VANCOUVER — It’s a tough market for juniors with development-stage assets, and that’s especially true for Canadian Zinc (TSX: CZN; US-OTC: CZICF) and its Prairie Creek polymetallic project, 500 km west of Yellowknife in the Northwest Territories. Prairie Creek boasts a large zinc-lead-copper-silver resource and offers a quick path to production, but its isolated locale creates unique challenges.
A rise in zinc prices would certainly help, though the industrial metal hasn’t really come to life over the past year despite positive buzz amongst industry analysts. So Canadian Zinc is approaching Prairie Creek from an optimization angle, which it hopes will boost the economics set out in a prefeasibility study filed in June 2012.
Vice-president of exploration and chief operating officer Alan Taylor says there’s plenty of room for improvement at Prairie Creek, which already features strong projected economic returns. The current mine plan envisions a 1,000-tonne-per-day mill that would produce zinc and lead concentrates without using cyanide. An average 92% of the silver values in the plant feed would also be recovered.
Prairie Creek would produce 60,000 tonnes zinc and 60,000 tonnes lead annually over an 11-year life based on 5.2 million proven and probable tonnes grading 9.4% zinc, 10.2% lead and 167 grams silver per tonne. Measured and indicated resources add 5.4 million tonnes of 10.8% zinc, 10.2% lead, 160 grams silver and 0.28% copper, while inferred resources tack on 6.2 million tonnes of 14.5% zinc, 11.5% lead, 229 grams silver and 0.57% copper.
“There’s a lot of optimization of underground mine methods,” Taylor explains during an interview, noting that Canadian Zinc suspects that long-hole stoping could prove a better alternative to the cut-and-fill mining methods assumed in the original prefeasibility study.
“We’re definitely still looking at a copper-silver concentrate and seeing how that might add value. We’ve been doing some marketing with the current concentrate specifics and they’ve been getting some serious consideration. On the opposite side we’re looking at near-site tertiary treatment to lower potential penalties. There’s also a lot of potential to improve the lead and zinc recoveries because we have both oxide and sulphide in our concentrates, so we’re trying to determine what mix would work best in that regard,” he adds.
Improved metallurgical recovery and mining methods could add value at Prairie Creek, but due to logistical challenges the company may have to counter-balance any changes with capital increases. Under the prefeasibility study the project would cost US$193 million to develop and carry a US$253-million pre-tax net present value at an 8% discount rate, along with a 40.4% internal rate of return and three-year payback.

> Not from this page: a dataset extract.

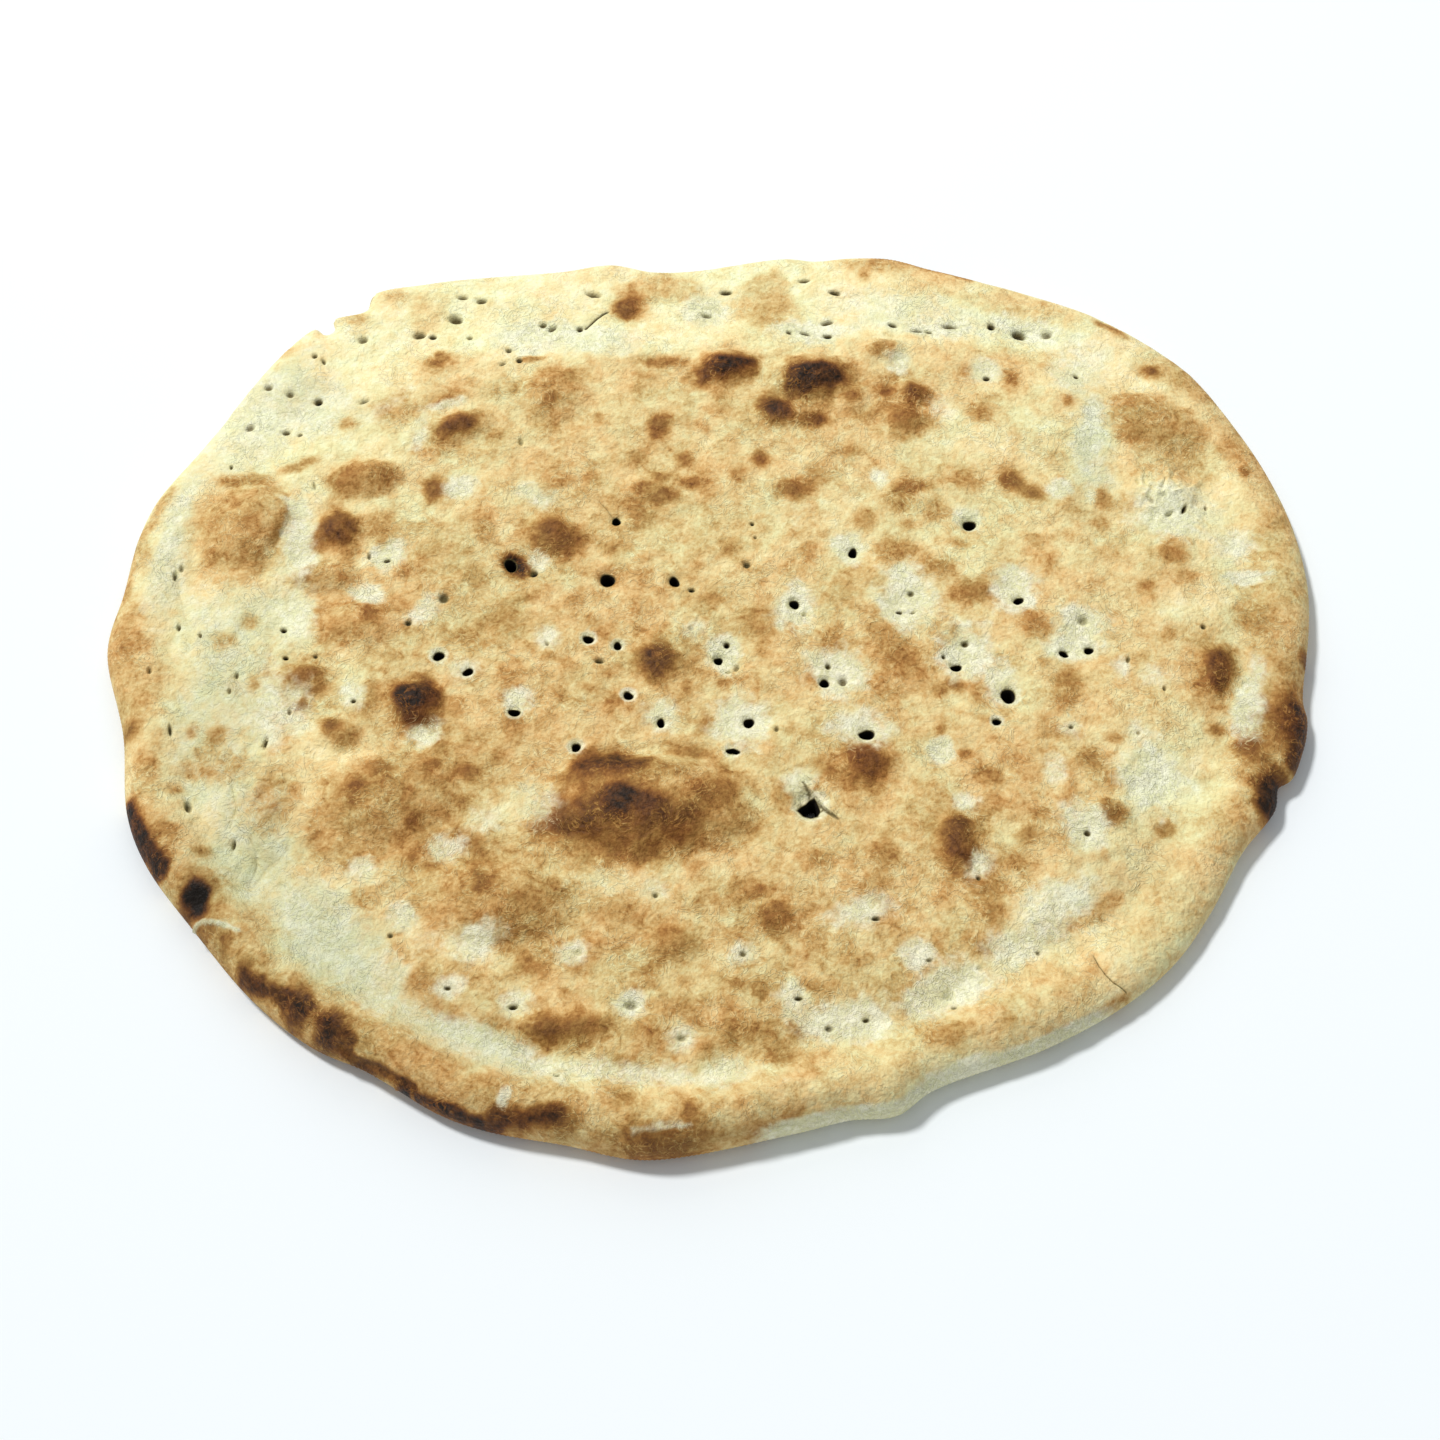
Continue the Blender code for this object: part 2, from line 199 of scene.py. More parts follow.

Canadian Zinc might alleviate working capital concerns by building an all-season road to Prairie Creek. Current studies assume a 184 km winter road with two transfer facilities that provide temporary surface access to the site for at least two months a year. The company has initiated an environmental application for a year-round road, with a decision expected on the permit review within the next year.
With Prairie Creek’s optimization study results expected by year-end, Canadian Zinc is proceeding with the drilling and rehabilitation needed to get the project into production. In July the company closed a $15.8-million bought-deal offering wherein it issued 28.6 million units at 35¢ apiece, with each unit comprised of a share and half a share purchase warrant exercisable at 50¢. The placement included 15-million flow-through shares priced at 38¢ each.
A good part of the capital raise is earmarked for an underground development and drill program at Prairie Creek. The first stage would reopen and access the underground by dewatering and reinstalling electricity and ventilation to a 650-metre-long decline tunnel from 2006.
The company intends to complete a 6,000-metre drill program from underground stations at the end of the decline tunnel, in order to upgrade part of the inferred resources to the indicated category.
“We’re just in the process of mobilizing the underground drill. We recently awarded the contract, and we’ve got the supplies on the road to Fort Simpson,” Taylor says. “We currently have the three surface rigs, but we’ll need the underground equipment to complete the program. We’re basically finishing off what we started back in 2006–07, when we completed the tunnel parallel to the footwall. We’ve established three other underground stations we haven’t even drilled from yet.”
Although the dewatering process should only take “a week or so,” Taylor says that once the equipment is running it will be one of the program’s most important aspects. Canadian Zinc will perform hydrological studies to fine-tune its pumping requirements at the mine by monitoring the down-swelling of the groundwater curve. The company needs this process so that it can meet its water licence conditions.
Canadian Zinc shares have traded between 19¢ to 54¢ in the past year, and closed down 10% at 19¢ at press time. The company has 218 million shares outstanding for a $41-million market cap.
“The market is still soft right now, but the outlook for zinc seems to be positive,” Taylor says. “We’re one of the few junior resource companies that is actually spending money and moving ahead with both exploration and development, and the optimization study will give us a good handle on what sort of capital we need to raise to go into production. It hasn’t been easy, but we think things will get better and at that point we’ll be on the uptick, which is a nice place to be.”